Sie war sehr gastfreundlich

Manchmal kamen auch Gäste zum Mittagessen oder zum Abendessen. Meine Tante, selbst aus einer Gastronomie- und Brauerfamilie stammend, war sehr gastfreundlich und hatte immer ein offenes Haus. Am Donnerstag erwartete sie einen älteren Herrn im grauen Anzug und mit einer dunklen Schleife am Hals zum Mittagessen. Es war dies der Schriftsteller Ewald Gerhard Seeliger, der sich damals mit einem Augenzwinkern als Ewger Seeliger vorstellte.

Mein Onkel und meine Tante unterhielten sich angeregt mit ihm. Wenn der Gast die Wohnung verließ, steckte ihm mein Onkel immer so ganz beiläufig zehn Mark zu. Der einst so berühmte Bestsellerautor Seeliger war ziemlich verarmt und seine Bücher waren nicht mehr gefragt.

Da er sich geweigert hatte, sich von seiner jüdischen Ehefrau scheiden zu lassen, war er im Dritten Reich aus der Reichsschrifttumskammer ausgewiesen worden, seine Bücher durften nicht mehr veröffentlicht werden und er verlor so sein Publikum.

Prinzregententorte war Standard

Hatte meine Tante Gäste zum Kaffeekränzchen geladen, so wurde die Torte hierfür beim Café Gottschalk am Marktplatz bestellt. Standard war die Prinzregententorte, zu besonderen Anlässen gab es eine Giraff-Torte (sprich Schiraff-Torte), die hauptsächlich aus geschlagenem, rohem Eiweiß und viel, viel Zucker und Schokolade bestand. Auch Schaumrollen vom Gottschalk wurden gerne gereicht.

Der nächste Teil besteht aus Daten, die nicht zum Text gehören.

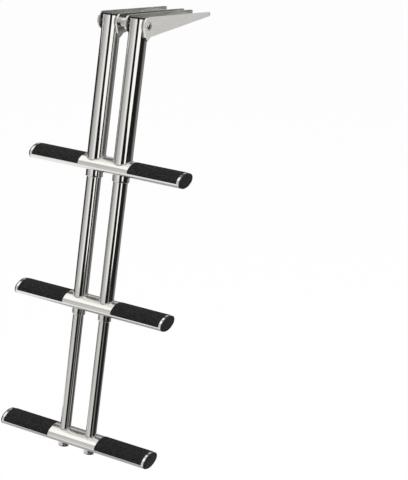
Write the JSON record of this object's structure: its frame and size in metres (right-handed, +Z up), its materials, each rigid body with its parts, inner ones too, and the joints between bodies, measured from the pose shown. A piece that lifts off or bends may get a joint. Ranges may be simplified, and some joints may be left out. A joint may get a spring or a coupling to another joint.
{
  "type": "telescopic dive ladder",
  "caption": "Telescopic boat dive ladder with sliding tubes, oval treads with grip pads, and hinged deck arms.",
  "frame": {"origin": "centre of the deck plate's underside, where the bracket lies on the boat's platform", "axes": "+Z up, +Y towards the boat, +X along the treads"},
  "size_m": [0.302, 0.3821, 0.7436],
  "materials": {
    "polished_steel": "polished",
    "satin_steel": "satin",
    "pad_rubber": "matte",
    "black_plastic": "matte"
  },
  "bodies": {
    "bracket": {"deck_plate": "satin_steel", "centre_spacer": "polished_steel", "left_arm_left_cheek": "satin_steel", "left_arm_right_cheek": "satin_steel", "left_arm_web": "satin_steel", "left_arm_spacers": "satin_steel", "left_stop_bar": "polished_steel", "left_pivot_bolt": "polished_steel", "right_arm_left_cheek": "satin_steel", "right_arm_right_cheek": "satin_steel", "right_arm_web": "satin_steel", "right_arm_spacers": "satin_steel", "right_stop_bar": "polished_steel", "right_pivot_bolt": "polished_steel"},
    "upper_section": {"upper_tread": "polished_steel", "upper_left_tube": "polished_steel", "upper_left_pad": "pad_rubber", "upper_left_end_cap": "black_plastic", "upper_left_collar": "polished_steel", "upper_left_plug": "black_plastic", "upper_right_tube": "polished_steel", "upper_right_pad": "pad_rubber", "upper_right_end_cap": "black_plastic", "upper_right_collar": "polished_steel", "upper_right_plug": "black_plastic"},
    "middle_section": {"middle_tread": "polished_steel", "middle_left_tube": "polished_steel", "middle_left_pad": "pad_rubber", "middle_left_end_cap": "black_plastic", "middle_left_collar": "polished_steel", "middle_right_tube": "polished_steel", "middle_right_pad": "pad_rubber", "middle_right_end_cap": "black_plastic", "middle_right_collar": "polished_steel"},
    "lower_section": {"lower_tread": "polished_steel", "lower_left_tube": "polished_steel", "lower_left_pad": "pad_rubber", "lower_left_end_cap": "black_plastic", "lower_left_foot": "polished_steel", "lower_left_foot_plug": "black_plastic", "lower_right_tube": "polished_steel", "lower_right_pad": "pad_rubber", "lower_right_end_cap": "black_plastic", "lower_right_foot": "polished_steel", "lower_right_foot_plug": "black_plastic"}
  },
  "joints": [
    {"name": "ladder_swing", "type": "hinge", "parent": "bracket", "child": "upper_section", "pos_m": [0, -0.098, 0.0188], "axis": [-1, 0, 0], "range_deg": [0, 200]},
    {"name": "middle_slide", "type": "slide", "parent": "upper_section", "child": "middle_section", "axis": [0, 0.2147, 0.9767], "range_m": [0, 0.19]},
    {"name": "lower_slide", "type": "slide", "parent": "middle_section", "child": "lower_section", "axis": [0, 0.2147, 0.9767], "range_m": [0, 0.19]}
  ]
}
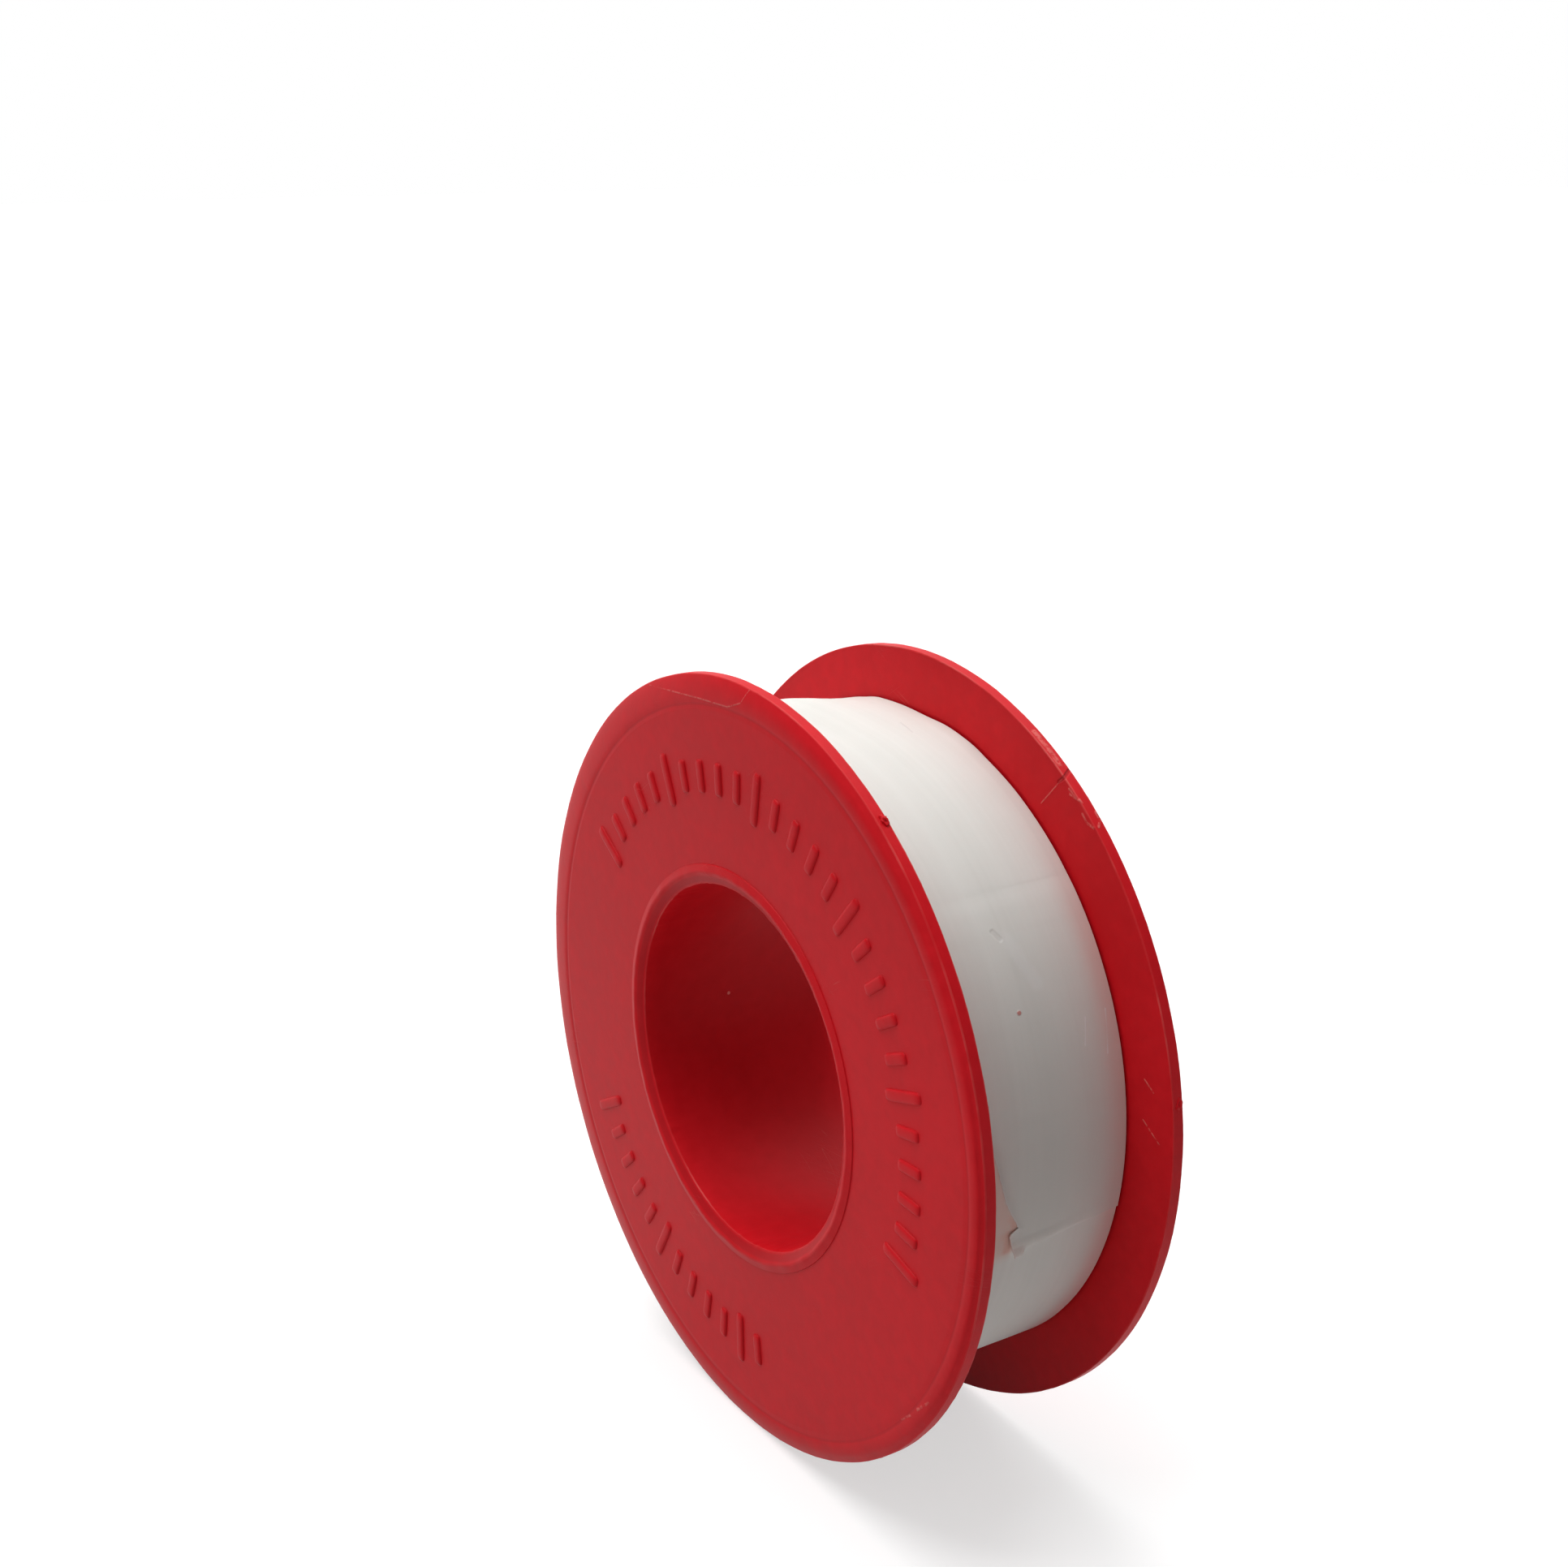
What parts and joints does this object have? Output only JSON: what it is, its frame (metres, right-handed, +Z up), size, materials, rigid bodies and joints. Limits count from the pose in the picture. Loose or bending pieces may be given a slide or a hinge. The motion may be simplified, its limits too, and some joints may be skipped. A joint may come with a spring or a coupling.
{
  "type": "thread seal tape roll",
  "caption": "Roll of thin white thread seal tape on a red spool: a hub with a rear flange, a snapped-on front flange, the wound film and a free end that peels off the roll.",
  "frame": {"origin": "middle of the bore, on the axle line and midway between the outer faces of the two flanges", "axes": "+Y along the axle line towards the rear flange, +Z up from the rims that the roll stands on, +X towards the side where the free end of the tape lies"},
  "size_m": [0.051, 0.0154, 0.051],
  "materials": {
    "spool_plastic": "satin, as moulded",
    "tape_film": "silky matt, unsintered film"
  },
  "bodies": {
    "spool": {"spool_hub": "spool_plastic", "front_flange": "spool_plastic", "tape_roll": "tape_film", "outer_turn": "tape_film"},
    "free_end_root": {"tail_root": "tape_film"},
    "free_end_upper": {"tail_upper": "tape_film"},
    "free_end_lower": {"tail_lower": "tape_film"},
    "free_end_tip": {"tail_tip": "tape_film"}
  },
  "joints": [
    {"name": "peel_root", "type": "hinge", "parent": "spool", "child": "free_end_root", "pos_m": [0.01531, 0, 0.01531], "axis": [0, -1, 0], "range_deg": [0, 24]},
    {"name": "peel_upper", "type": "hinge", "parent": "free_end_root", "child": "free_end_upper", "pos_m": [0.01865, 0, 0.01099], "axis": [0, -1, 0], "range_deg": [0, 24]},
    {"name": "peel_lower", "type": "hinge", "parent": "free_end_upper", "child": "free_end_lower", "pos_m": [0.02081, 0, 0.00597], "axis": [0, -1, 0], "range_deg": [0, 24]},
    {"name": "peel_tip", "type": "hinge", "parent": "free_end_lower", "child": "free_end_tip", "pos_m": [0.02164, 0, 0.00057], "axis": [0, -1, 0], "range_deg": [0, 24]}
  ],
  "couplings": [
    {"joint": "peel_upper", "follows": "peel_root", "ratio": 1},
    {"joint": "peel_lower", "follows": "peel_root", "ratio": 1},
    {"joint": "peel_tip", "follows": "peel_root", "ratio": 1}
  ]
}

Einmal hatte meine Cousine Gabi den Auftrag, eine Giraff-Torte vom Café Gottschalk zu holen, die man bereits tags zuvor per Telefon bestellt hatte. Gabi balancierte konzentriert die Schachtel mit dem süßen Inhalt über das Kopfsteinpflaster, kam halben Weges auf die Idee, nachzusehen, ob die Torte als solche sich noch immer in der Schachtel befinde, öffnete, ohne ihre Schritte zu mindern, den Deckel, übersah die Gehsteigkante unten beim Hotel Gress und flog auf die Nase, so dass sich ihr Gesicht in die weiche Schokoladenmasse drückte.

Und weil diesmal die Damen der Chamer Hautevolee erwartet wurden, verlor auch meine sich sonst eher gewählt ausdrückende Tante ihre Contenance und schimpfte ihre Tochter eine „blöde Kuh“.